Hope means we can see a path out of inevitable destruction, and is necessary for human life. As the Psalmist said, without a vision the people perish. A story that explains the path of hope through faith and love is necessary for moral legitimacy, and acquires power through vesting it with the mandate of heaven.
From the initial vision that our world is part of the cosmos, that earth is necessarily connected to heaven, that time is the moving image of eternity, the question arises of where and when the decisive point of connection occurred. The answer, initially abstract and timeless, was that the world is saved through the redeeming grace of the Anointed Saviour Jesus Christ. This eternal word was steadily enfleshed, as the bare bones came together and acquired life, with the abstract Nazarene becoming the man from Nazareth in Christian imagination. A story that touches the emotional nerves of the desire for belief will naturally evolve to encompass those features to which hearers respond most strongly.
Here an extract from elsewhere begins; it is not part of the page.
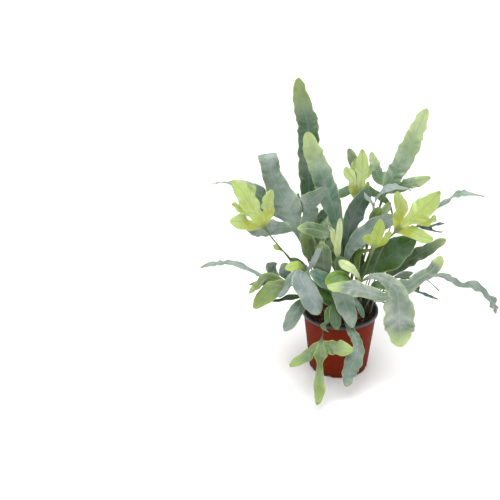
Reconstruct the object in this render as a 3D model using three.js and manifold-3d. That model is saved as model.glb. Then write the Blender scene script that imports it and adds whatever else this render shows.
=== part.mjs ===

In Kantian terms, we can say that insofar as hope and unity are needed for social existence, an anointed saviour must exist a priori, as a necessary condition of experience, as viewed by transcendental imagination.
These psychological and political and philosophical needs of the Common Era for a common framework of belief could not possibly be satisfied by previous myth, but the vital parts of older myths could be combined and transformed into a shared story, a new mythology for a new age, Christianity.